AUSTIN (KXAN) — Amid rising inflation rates and financial strains, some plasma centers are seeing increased interest in paid donors.

CSL Plasma operates donation centers in both Austin and Round Rock, offering up to $1,000 for the first month of donations. Rhonda Sciarra, director of communications for CSL Plasma, told KXAN that there has been an upward trend in donor interest.

“In general, we are seeing more plasma donations – in part due to donors appreciating the payments they receive to help with additional costs, but we also are seeing a seasonal increase in donations and donors returning after the impact of COVID-19,” she said in an email.

How do plasma donations work?

Plasma is the liquid portion of a person’s blood, and accounts for roughly 55% of blood, according to the Red Cross. The remaining 45% of blood comprises red blood cells, white blood cells and platelets.

When people donate plasma, plasma is collected through a process called plasmapheresis, which separates the plasma from the red blood cells, white blood cells and platelets. The plasma is collected in a bottle, and the remaining blood cells and platelets re-enter the donor’s bloodstream.

For first-time donors, the process includes an initial health assessment, with the entire donation taking between two and two-and-a-half hours to complete. Returning donors don’t need to undergo a health assessment before donating, and can donate in about an hour, per CSL Plasma.

Who’s eligible to donate?

Donors need to meet several criteria to be considered eligible to donate, similar to blood donations. These include:

  • Donors must be 18 years old
  • Donors need to weigh at least 110 pounds
  • Donors must pass a medical exam, including an extensive medical history screening
  • Donors need to test negative, or non-reactive, for transmissible viruses like hepatitis and HIV
  • Donors should not have received a new tattoo or piercing within the past four months
  • Donors who’ve recovered from COVID-19 are eligible to donate 14 days after a “complete resolution of symptoms,” per CSL Plasma

How are plasma donations used?

Plasma is used to help produce therapies that can treat diseases like immune deficiencies and inherited respiratory conditions, as well as severe burns and major trauma caused by things like car accidents.

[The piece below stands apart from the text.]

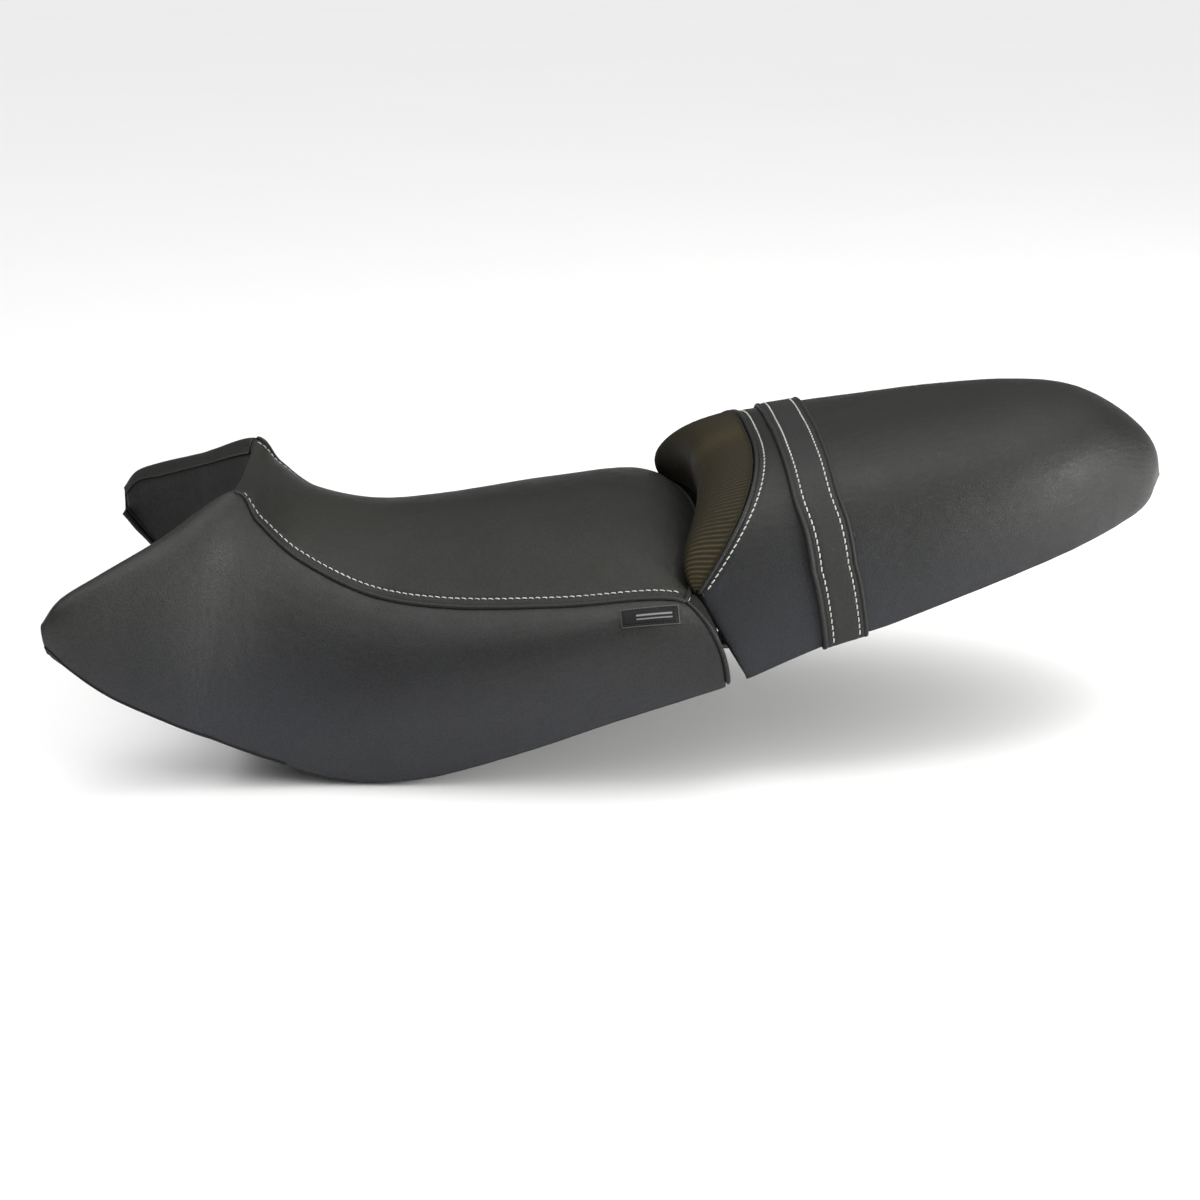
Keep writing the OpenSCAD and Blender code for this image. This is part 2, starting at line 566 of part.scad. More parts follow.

Some conditions, like hemophilia, can require up to 1,000 plasma donations for a year’s worth of treatments, Hanes said.

Plasma can be stored frozen or thawed, but must be thawed prior to use. Frozen plasma has a shelf life of one year from the collection date, while thawed plasma lasts “either 24 hours or 5 days, depending on the plasma product,” per UTMB Health.

“Plasma donations are so important because the plasma is used to make life-saving therapies for people with rare and serious disorders,” said Dr. Jennifer Hanes with CSL Plasma. “These range from a whole host of different types of illnesses — things like immune disorders, or bleeding disorders like hemophilia, or even things like inherited respiratory disorders.”